There was a study out last week that said that smaller and more fuel efficient cars are dangerous because, when they get smacked by a Hummer, they tend to get squashed like a bug along with whoever is inside them.
Predictably, lots of people said “See — small cars are dangerous!”
My response to that is, of course, “No, it shows big cars are dangerous,” although, in truth, it’s a bit more nuanced than that.
For example, I did a 20-mile bicycle ride on Sunday. We rode from my house out along Harrison, down the big hill to Uintah, then around through South Weber to the airport and back into town along 30th Street.
Ever step of the way I and my friends were the smallest, lightest, most exposed vehicles on the road.
That hardly made our bicycles dangerous. What it did was make us very, very cautious.
I have long subscribed to the “paranoia school of driving,” a philosophy that says people who merely use defensive driving are suicidal maniacs.
In the paranoia school of driving, you assume that the other guy is trying to kill you and make it look like an accident. This philosophy might make it hard to get out the front door in the morning, but it also changes the assumptions you make about other vehicle operators on the road who, let me repeat, are trying to kill you.
Specifically, you never assume you have the right of way. You never assume that other guy will stop for that stop sign. You never, ever, assume the other drivers can even see you. You always signal your intentions well in advance. You are a mouse surrounded by elephants.
For this reason, I’ve never had an accident — knock on wood — on my bicycle, despite 15 years and probably 20,000 miles on the road on two wheels. I feel safer on my bicycle than in my car.
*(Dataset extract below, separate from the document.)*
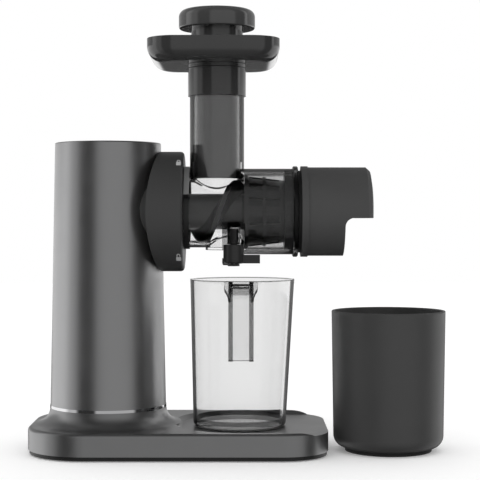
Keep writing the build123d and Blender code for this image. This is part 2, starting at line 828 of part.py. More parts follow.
with BuildPart() as auger:
    with BuildLine() as centre_line:
        Line((auger_start_x, 0, auger_height), (auger_end_x, 0, auger_height))
    with BuildSketch(Plane((auger_start_x, 0, auger_height), x_dir=(0, 1, 0), z_dir=(1, 0, 0))) as section:
        with BuildLine():
            root_low = polar(auger_core, flight_turn - flight_root_half)
            root_high = polar(auger_core, flight_turn + flight_root_half)
            tip_low = polar(auger_tip, flight_turn - flight_tip_half)
            tip_high = polar(auger_tip, flight_turn + flight_tip_half)
            Line(root_low, tip_low)
            ThreePointArc(tip_low, polar(auger_tip, flight_turn), tip_high)
            Line(tip_high, root_high)
            ThreePointArc(root_high, polar(auger_core, flight_turn + 180), root_low)
        make_face()
    twist = Helix(
        auger_pitch, auger_end_x - auger_start_x, auger_tip,
        center=(auger_start_x, 0, auger_height), direction=(1, 0, 0), lefthand=True, mode=Mode.PRIVATE,
    )
    sweep(path=centre_line.wires()[0], binormal=twist)
    # the flight tapers to follow the strainer's cone
    trim_start = auger_start_x - auger_flange_foot
    trim_end = auger_end_x + auger_flange_foot
    turned([
        (trim_start, 0),
        (trim_start, taper_radius(trim_start)),
        (trim_end, taper_radius(trim_end)),
        (trim_end, 0),
    ], mode=Mode.INTERSECT)
    hex_x(chamber_back_x, auger_hex_end, hex_radius, mode=Mode.SUBTRACT)
    add(auger_spigot.part)
    turned([
        (auger_start_x, spigot_radius),
        (auger_start_x, auger_flange_radius),
        (auger_start_x + auger_flange_land, auger_flange_radius),
        (auger_start_x + auger_flange_foot, spigot_radius),
    ])
    rod_x(auger_end_x, auger_end_x + journal_length, journal_radius)
save(auger, "auger")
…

The hullabaloo over the big car/small car thing is pushed, in part, by opponents to higher mileage requirments for cars. There seems to be an inherent opposition to telling Americans they can’t, always, buy the biggest hunk of steel on the road, and I quite often hear one of the rationalizations for buying big that “I’m safer. If I’m in an accident I want to be protected.” People who buy Hummers use this logic a lot. Some even boast that, when they had an accident, their car sustained no damage at all which, of course, means the other car got creamed.
There is the converse, of course. A Smithsonian Magazine article makes the good arguement that feeling safer makes people more willing to accept risk because they are more sure they’ll come out OK.
Even seat belts, it says, could cause accident rates to increase because people have less fear of flaming death. People in large Hummer-like vehicles ride so high off the road, and have so much steel around them, that it is possible to forget that the road containing other human beings is right outside the window, off over the edge of the front hood, out there somewhere.
On a bicycle, of course, one has no such illusions.
The road is inches away and cars zooming by are often the same. This clearly perceived danger enforces vigilance.
Add in a bit of paranoia, it makes one cautious. People in small cars need to be equally so, and if it can be demonstrated that small cars are the majority on the highways, maybe its time to tell people in big cars — through higher liability insurance rates, perhaps, or an extra tax to pay for the road damage their added weight does – to quit indangering the rest of us.
I do wish, as the bicycling season begins in earnest, that people would quit arguing over which type of vehicle is “safer.” What is really needed is safer vehicle operators. If pure terror makes one more cautious, then it is the smaller and more exposed that is safe, not the large and armored.